Restate, word for word, every line of the data.

## begin Data in this exercise

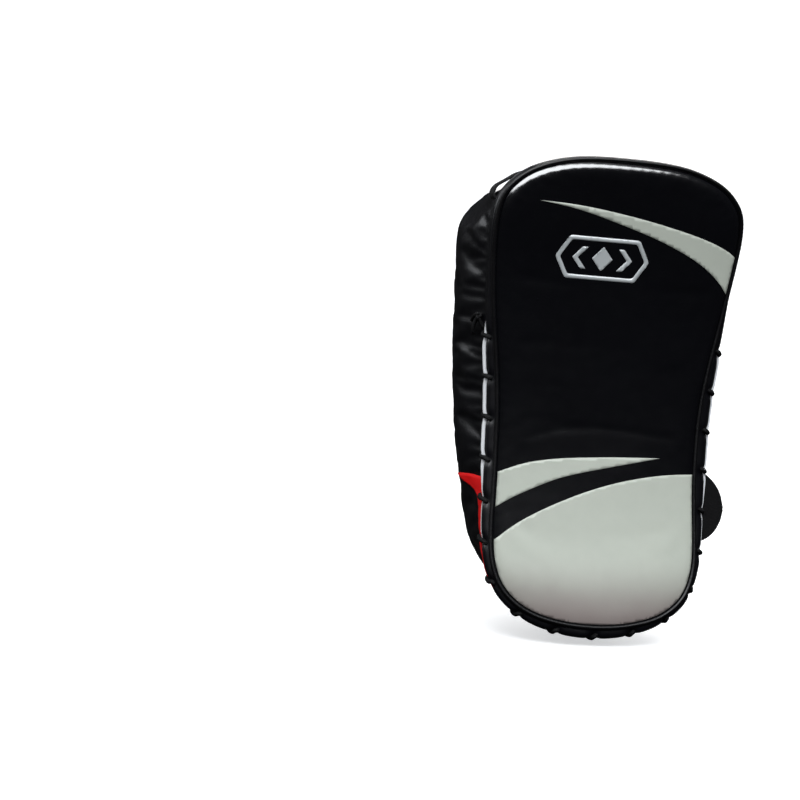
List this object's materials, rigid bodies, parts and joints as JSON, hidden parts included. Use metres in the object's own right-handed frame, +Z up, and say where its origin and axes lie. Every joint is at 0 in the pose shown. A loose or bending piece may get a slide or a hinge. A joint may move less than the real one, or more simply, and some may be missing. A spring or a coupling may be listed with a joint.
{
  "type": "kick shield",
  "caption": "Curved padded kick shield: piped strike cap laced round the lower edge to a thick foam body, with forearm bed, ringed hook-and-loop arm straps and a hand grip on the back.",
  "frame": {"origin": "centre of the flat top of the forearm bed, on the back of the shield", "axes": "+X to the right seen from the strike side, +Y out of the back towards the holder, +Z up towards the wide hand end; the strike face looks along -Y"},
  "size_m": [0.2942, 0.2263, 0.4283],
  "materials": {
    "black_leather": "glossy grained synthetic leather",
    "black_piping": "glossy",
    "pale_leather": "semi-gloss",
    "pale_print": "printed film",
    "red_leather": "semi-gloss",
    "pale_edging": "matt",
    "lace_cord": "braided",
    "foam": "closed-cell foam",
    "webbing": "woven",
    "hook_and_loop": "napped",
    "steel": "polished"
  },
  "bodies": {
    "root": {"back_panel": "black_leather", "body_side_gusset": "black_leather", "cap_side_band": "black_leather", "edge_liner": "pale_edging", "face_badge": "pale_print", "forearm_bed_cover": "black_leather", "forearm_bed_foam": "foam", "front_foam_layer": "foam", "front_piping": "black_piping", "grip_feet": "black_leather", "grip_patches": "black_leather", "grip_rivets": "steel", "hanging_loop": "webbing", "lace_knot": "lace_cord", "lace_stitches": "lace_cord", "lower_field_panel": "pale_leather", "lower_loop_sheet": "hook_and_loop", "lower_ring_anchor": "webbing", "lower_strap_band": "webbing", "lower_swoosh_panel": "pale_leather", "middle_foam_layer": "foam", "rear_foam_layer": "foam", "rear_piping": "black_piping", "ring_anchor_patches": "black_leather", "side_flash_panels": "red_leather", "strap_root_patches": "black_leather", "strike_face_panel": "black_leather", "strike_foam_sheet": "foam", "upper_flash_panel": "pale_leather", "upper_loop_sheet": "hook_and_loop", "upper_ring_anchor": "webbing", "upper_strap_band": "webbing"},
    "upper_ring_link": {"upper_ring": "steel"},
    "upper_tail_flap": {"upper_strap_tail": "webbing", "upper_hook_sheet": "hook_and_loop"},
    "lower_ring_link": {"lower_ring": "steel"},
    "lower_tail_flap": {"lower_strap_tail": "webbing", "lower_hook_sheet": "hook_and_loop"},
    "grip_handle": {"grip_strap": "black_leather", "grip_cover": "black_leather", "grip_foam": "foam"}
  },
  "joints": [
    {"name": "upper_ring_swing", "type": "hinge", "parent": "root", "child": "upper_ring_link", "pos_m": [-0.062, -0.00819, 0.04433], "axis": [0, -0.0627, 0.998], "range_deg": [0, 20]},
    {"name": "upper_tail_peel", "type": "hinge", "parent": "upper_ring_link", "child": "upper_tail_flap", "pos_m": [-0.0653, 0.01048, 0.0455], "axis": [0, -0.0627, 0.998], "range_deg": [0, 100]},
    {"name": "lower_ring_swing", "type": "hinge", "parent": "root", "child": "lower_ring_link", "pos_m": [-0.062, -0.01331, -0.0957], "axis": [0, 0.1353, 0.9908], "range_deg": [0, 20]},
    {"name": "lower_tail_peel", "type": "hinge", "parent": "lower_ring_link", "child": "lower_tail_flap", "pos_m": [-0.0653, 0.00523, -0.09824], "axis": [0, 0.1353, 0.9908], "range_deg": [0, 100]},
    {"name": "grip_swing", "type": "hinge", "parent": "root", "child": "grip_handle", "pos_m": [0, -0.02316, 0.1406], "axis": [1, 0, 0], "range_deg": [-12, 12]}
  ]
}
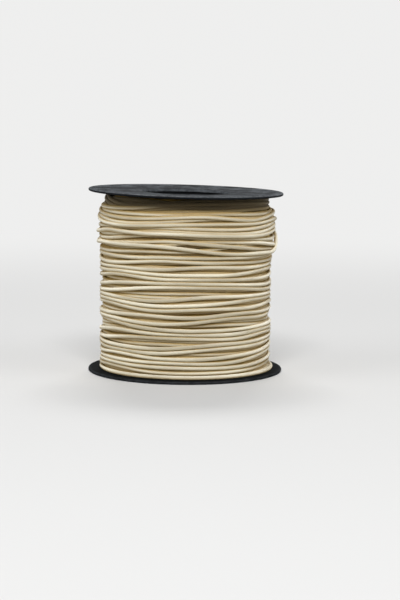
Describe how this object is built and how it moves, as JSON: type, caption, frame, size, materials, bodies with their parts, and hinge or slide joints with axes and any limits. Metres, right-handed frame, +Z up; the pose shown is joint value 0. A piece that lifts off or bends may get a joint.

## end Data in this exercise

Solution:
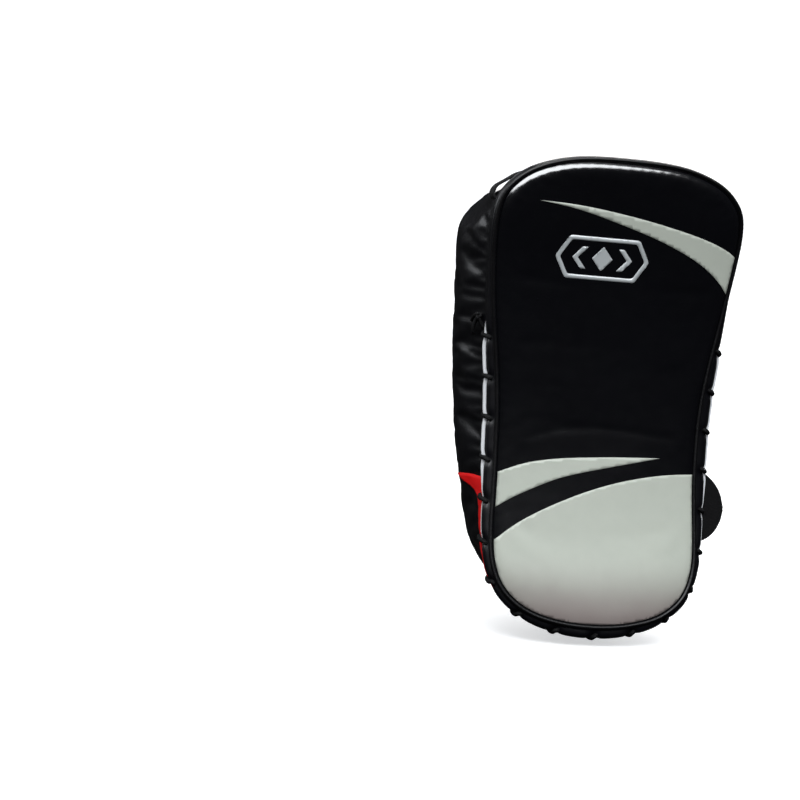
List this object's materials, rigid bodies, parts and joints as JSON, hidden parts included. Use metres in the object's own right-handed frame, +Z up, and say where its origin and axes lie. Every joint is at 0 in the pose shown. A loose or bending piece may get a slide or a hinge. A joint may move less than the real one, or more simply, and some may be missing. A spring or a coupling may be listed with a joint.
{
  "type": "kick shield",
  "caption": "Curved padded kick shield: piped strike cap laced round the lower edge to a thick foam body, with forearm bed, ringed hook-and-loop arm straps and a hand grip on the back.",
  "frame": {"origin": "centre of the flat top of the forearm bed, on the back of the shield", "axes": "+X to the right seen from the strike side, +Y out of the back towards the holder, +Z up towards the wide hand end; the strike face looks along -Y"},
  "size_m": [0.2942, 0.2263, 0.4283],
  "materials": {
    "black_leather": "glossy grained synthetic leather",
    "black_piping": "glossy",
    "pale_leather": "semi-gloss",
    "pale_print": "printed film",
    "red_leather": "semi-gloss",
    "pale_edging": "matt",
    "lace_cord": "braided",
    "foam": "closed-cell foam",
    "webbing": "woven",
    "hook_and_loop": "napped",
    "steel": "polished"
  },
  "bodies": {
    "root": {"back_panel": "black_leather", "body_side_gusset": "black_leather", "cap_side_band": "black_leather", "edge_liner": "pale_edging", "face_badge": "pale_print", "forearm_bed_cover": "black_leather", "forearm_bed_foam": "foam", "front_foam_layer": "foam", "front_piping": "black_piping", "grip_feet": "black_leather", "grip_patches": "black_leather", "grip_rivets": "steel", "hanging_loop": "webbing", "lace_knot": "lace_cord", "lace_stitches": "lace_cord", "lower_field_panel": "pale_leather", "lower_loop_sheet": "hook_and_loop", "lower_ring_anchor": "webbing", "lower_strap_band": "webbing", "lower_swoosh_panel": "pale_leather", "middle_foam_layer": "foam", "rear_foam_layer": "foam", "rear_piping": "black_piping", "ring_anchor_patches": "black_leather", "side_flash_panels": "red_leather", "strap_root_patches": "black_leather", "strike_face_panel": "black_leather", "strike_foam_sheet": "foam", "upper_flash_panel": "pale_leather", "upper_loop_sheet": "hook_and_loop", "upper_ring_anchor": "webbing", "upper_strap_band": "webbing"},
    "upper_ring_link": {"upper_ring": "steel"},
    "upper_tail_flap": {"upper_strap_tail": "webbing", "upper_hook_sheet": "hook_and_loop"},
    "lower_ring_link": {"lower_ring": "steel"},
    "lower_tail_flap": {"lower_strap_tail": "webbing", "lower_hook_sheet": "hook_and_loop"},
    "grip_handle": {"grip_strap": "black_leather", "grip_cover": "black_leather", "grip_foam": "foam"}
  },
  "joints": [
    {"name": "upper_ring_swing", "type": "hinge", "parent": "root", "child": "upper_ring_link", "pos_m": [-0.062, -0.00819, 0.04433], "axis": [0, -0.0627, 0.998], "range_deg": [0, 20]},
    {"name": "upper_tail_peel", "type": "hinge", "parent": "upper_ring_link", "child": "upper_tail_flap", "pos_m": [-0.0653, 0.01048, 0.0455], "axis": [0, -0.0627, 0.998], "range_deg": [0, 100]},
    {"name": "lower_ring_swing", "type": "hinge", "parent": "root", "child": "lower_ring_link", "pos_m": [-0.062, -0.01331, -0.0957], "axis": [0, 0.1353, 0.9908], "range_deg": [0, 20]},
    {"name": "lower_tail_peel", "type": "hinge", "parent": "lower_ring_link", "child": "lower_tail_flap", "pos_m": [-0.0653, 0.00523, -0.09824], "axis": [0, 0.1353, 0.9908], "range_deg": [0, 100]},
    {"name": "grip_swing", "type": "hinge", "parent": "root", "child": "grip_handle", "pos_m": [0, -0.02316, 0.1406], "axis": [1, 0, 0], "range_deg": [-12, 12]}
  ]
}
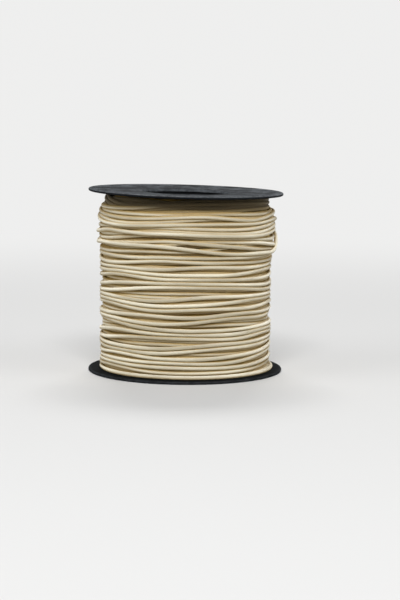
Describe how this object is built and how it moves, as JSON: type, caption, frame, size, materials, bodies with their parts, and hinge or slide joints with axes and any limits. Metres, right-handed frame, +Z up; the pose shown is joint value 0. A piece that lifts off or bends may get a joint.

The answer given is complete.